- **Work to do**:
Say how many lines of these entries include the word "tree", and answer with the number alone.

- **Provided data**:
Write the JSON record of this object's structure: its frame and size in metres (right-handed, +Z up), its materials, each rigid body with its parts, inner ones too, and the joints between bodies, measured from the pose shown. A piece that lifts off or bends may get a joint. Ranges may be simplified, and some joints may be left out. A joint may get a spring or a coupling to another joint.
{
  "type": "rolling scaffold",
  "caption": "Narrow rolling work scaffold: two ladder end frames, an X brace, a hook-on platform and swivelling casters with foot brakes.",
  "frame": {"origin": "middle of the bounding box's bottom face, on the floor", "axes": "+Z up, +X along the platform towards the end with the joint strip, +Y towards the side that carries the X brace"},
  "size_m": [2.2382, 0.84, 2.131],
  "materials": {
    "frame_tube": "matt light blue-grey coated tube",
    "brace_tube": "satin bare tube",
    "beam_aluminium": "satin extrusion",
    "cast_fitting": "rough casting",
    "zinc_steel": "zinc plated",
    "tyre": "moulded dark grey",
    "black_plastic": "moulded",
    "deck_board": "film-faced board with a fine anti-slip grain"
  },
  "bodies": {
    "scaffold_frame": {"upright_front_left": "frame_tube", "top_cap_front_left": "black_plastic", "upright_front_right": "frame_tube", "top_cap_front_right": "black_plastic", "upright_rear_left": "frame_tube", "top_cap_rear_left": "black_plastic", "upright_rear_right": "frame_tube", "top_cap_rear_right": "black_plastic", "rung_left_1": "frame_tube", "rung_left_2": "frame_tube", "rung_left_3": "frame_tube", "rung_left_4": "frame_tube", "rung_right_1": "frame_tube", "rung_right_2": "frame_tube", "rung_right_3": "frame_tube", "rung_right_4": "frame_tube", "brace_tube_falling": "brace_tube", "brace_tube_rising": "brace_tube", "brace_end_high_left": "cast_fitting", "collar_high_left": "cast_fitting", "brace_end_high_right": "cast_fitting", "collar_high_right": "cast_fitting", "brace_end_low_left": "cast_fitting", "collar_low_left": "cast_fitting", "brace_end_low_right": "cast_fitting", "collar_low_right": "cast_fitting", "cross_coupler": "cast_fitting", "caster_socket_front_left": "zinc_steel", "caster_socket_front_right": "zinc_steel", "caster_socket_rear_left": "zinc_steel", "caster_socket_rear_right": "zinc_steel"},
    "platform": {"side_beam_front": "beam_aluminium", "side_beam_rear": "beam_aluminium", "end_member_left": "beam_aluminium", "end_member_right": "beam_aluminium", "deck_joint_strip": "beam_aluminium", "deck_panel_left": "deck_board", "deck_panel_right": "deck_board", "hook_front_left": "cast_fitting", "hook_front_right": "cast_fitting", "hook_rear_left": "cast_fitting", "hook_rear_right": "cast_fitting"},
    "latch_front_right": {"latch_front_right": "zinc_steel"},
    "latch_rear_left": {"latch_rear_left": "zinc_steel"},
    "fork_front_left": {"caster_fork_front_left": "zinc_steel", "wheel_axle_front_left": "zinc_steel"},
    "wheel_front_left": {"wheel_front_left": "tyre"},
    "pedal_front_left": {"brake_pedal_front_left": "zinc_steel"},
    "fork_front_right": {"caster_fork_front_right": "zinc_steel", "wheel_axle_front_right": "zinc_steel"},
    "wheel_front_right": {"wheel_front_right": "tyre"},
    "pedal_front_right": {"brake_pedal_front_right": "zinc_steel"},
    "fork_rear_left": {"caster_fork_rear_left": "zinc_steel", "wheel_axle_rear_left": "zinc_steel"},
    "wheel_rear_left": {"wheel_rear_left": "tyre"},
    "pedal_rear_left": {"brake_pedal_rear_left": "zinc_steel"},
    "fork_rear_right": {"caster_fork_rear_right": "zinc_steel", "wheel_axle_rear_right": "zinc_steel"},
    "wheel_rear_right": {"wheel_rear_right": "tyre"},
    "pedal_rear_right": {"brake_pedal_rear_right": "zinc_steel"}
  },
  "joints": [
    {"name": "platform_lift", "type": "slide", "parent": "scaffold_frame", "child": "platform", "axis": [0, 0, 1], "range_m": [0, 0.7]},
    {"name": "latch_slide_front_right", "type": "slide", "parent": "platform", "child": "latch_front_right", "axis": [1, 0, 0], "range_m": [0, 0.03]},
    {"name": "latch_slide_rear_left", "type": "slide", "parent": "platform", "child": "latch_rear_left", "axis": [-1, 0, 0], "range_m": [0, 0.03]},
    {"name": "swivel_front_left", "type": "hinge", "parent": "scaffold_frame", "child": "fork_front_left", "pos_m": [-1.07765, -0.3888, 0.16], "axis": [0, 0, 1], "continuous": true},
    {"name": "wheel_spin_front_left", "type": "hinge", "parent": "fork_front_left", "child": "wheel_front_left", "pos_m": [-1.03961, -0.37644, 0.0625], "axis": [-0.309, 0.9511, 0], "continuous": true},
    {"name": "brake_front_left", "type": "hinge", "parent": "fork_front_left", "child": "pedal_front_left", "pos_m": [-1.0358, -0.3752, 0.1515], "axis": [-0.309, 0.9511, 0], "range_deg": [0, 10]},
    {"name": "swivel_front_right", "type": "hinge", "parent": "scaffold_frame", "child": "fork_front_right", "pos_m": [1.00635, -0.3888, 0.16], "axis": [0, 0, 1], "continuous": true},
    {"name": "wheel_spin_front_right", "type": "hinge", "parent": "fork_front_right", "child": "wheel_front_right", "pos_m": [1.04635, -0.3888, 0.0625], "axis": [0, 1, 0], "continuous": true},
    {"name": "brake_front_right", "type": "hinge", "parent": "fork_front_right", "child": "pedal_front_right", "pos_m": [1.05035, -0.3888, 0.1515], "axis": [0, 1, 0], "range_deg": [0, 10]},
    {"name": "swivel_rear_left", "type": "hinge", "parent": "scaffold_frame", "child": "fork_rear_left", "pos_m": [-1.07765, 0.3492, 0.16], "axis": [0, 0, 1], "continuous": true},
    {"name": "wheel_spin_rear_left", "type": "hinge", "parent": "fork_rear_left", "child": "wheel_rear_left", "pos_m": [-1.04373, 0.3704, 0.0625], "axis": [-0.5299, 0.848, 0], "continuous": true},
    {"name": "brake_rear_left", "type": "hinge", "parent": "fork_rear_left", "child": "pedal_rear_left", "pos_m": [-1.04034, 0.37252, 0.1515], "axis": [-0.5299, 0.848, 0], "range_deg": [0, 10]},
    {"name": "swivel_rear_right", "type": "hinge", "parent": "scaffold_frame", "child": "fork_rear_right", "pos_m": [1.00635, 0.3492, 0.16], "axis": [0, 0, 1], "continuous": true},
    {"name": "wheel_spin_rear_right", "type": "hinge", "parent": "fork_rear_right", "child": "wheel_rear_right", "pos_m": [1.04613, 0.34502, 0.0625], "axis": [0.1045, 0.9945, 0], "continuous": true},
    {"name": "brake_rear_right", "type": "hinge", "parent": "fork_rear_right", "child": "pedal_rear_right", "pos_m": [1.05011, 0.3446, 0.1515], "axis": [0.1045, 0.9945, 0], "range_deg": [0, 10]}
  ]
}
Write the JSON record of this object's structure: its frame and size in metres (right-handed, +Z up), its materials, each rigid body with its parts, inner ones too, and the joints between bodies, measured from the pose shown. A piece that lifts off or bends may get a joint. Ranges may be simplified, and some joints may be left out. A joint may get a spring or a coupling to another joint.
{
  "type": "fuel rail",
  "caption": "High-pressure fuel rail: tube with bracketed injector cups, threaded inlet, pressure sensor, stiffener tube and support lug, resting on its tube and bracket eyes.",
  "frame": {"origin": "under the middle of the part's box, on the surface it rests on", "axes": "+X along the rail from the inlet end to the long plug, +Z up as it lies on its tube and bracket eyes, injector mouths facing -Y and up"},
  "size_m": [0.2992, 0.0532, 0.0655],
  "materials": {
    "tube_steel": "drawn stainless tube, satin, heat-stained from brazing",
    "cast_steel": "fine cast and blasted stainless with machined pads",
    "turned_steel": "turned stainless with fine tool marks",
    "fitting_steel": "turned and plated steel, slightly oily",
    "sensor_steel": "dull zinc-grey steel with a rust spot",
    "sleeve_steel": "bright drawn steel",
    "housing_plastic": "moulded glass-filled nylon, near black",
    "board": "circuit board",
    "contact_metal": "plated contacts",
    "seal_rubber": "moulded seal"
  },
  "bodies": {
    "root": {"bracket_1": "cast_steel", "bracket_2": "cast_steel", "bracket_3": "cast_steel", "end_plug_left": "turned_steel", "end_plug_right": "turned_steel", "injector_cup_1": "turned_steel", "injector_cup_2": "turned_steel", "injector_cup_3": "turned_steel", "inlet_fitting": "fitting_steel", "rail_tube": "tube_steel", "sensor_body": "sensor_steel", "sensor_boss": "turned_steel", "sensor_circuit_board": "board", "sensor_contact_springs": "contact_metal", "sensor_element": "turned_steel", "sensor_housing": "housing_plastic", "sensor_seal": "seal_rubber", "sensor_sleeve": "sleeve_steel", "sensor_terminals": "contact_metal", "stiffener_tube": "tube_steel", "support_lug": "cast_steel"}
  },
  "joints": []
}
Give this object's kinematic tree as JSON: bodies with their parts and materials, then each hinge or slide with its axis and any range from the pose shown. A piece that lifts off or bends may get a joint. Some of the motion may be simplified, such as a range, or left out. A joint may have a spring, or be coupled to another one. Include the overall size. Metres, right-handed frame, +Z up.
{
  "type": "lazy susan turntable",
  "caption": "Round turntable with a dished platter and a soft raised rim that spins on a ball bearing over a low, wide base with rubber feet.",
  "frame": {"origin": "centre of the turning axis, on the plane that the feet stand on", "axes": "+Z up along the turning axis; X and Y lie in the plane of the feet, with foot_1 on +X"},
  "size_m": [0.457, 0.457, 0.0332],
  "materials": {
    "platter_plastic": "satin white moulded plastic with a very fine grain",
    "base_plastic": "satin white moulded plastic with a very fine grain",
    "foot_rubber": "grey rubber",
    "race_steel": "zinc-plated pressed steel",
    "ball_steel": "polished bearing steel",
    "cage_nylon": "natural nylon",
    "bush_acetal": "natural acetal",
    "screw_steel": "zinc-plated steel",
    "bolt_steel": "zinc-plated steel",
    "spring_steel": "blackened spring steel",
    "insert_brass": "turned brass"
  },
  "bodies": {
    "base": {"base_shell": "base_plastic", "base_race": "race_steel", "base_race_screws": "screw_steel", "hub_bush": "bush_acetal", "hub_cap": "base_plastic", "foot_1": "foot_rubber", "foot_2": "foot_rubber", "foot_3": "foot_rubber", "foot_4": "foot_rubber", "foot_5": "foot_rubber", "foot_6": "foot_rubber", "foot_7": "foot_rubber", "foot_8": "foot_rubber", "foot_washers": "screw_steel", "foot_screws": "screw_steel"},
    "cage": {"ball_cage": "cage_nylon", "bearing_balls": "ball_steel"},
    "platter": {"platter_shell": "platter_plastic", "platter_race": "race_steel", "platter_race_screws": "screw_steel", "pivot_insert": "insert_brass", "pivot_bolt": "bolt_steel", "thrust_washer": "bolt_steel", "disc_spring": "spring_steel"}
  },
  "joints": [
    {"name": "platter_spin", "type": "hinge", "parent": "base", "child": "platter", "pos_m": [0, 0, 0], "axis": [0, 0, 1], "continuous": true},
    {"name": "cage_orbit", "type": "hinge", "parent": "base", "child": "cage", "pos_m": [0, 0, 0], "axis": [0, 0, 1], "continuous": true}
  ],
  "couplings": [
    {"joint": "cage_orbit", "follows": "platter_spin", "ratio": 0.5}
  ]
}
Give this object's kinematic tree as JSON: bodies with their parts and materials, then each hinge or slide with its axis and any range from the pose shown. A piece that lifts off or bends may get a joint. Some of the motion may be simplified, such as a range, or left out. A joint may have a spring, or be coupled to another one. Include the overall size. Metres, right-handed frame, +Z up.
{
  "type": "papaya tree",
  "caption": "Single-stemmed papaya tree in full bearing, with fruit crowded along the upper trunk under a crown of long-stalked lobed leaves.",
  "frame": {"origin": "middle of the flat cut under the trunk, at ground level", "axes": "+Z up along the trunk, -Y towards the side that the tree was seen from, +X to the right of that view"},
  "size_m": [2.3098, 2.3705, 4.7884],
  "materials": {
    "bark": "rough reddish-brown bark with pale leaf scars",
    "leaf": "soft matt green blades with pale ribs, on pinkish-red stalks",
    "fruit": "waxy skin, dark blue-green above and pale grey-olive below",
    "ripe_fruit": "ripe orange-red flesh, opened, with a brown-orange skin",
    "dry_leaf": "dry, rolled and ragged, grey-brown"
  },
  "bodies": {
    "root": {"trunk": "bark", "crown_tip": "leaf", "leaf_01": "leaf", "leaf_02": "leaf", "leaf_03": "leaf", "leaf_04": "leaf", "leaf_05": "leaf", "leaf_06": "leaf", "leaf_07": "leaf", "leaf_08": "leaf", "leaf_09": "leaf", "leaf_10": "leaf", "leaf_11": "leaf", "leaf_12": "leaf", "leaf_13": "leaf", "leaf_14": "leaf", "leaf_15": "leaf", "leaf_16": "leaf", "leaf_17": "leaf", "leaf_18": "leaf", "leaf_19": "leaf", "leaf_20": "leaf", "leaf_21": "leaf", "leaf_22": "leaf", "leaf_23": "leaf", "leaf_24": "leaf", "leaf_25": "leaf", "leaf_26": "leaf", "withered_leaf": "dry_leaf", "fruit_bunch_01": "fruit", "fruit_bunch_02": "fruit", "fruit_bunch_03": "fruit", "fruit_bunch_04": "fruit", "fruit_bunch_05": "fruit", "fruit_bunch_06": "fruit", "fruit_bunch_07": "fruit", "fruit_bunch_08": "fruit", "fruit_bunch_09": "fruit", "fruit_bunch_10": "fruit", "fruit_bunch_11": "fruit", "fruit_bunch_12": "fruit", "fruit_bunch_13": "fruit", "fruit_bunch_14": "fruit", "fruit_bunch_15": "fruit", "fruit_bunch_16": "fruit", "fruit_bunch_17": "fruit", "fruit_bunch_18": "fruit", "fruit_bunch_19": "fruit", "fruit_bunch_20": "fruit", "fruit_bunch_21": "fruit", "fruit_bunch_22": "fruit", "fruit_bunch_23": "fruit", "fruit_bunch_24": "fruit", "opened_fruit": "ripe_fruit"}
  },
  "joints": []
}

- **Correct result**:
5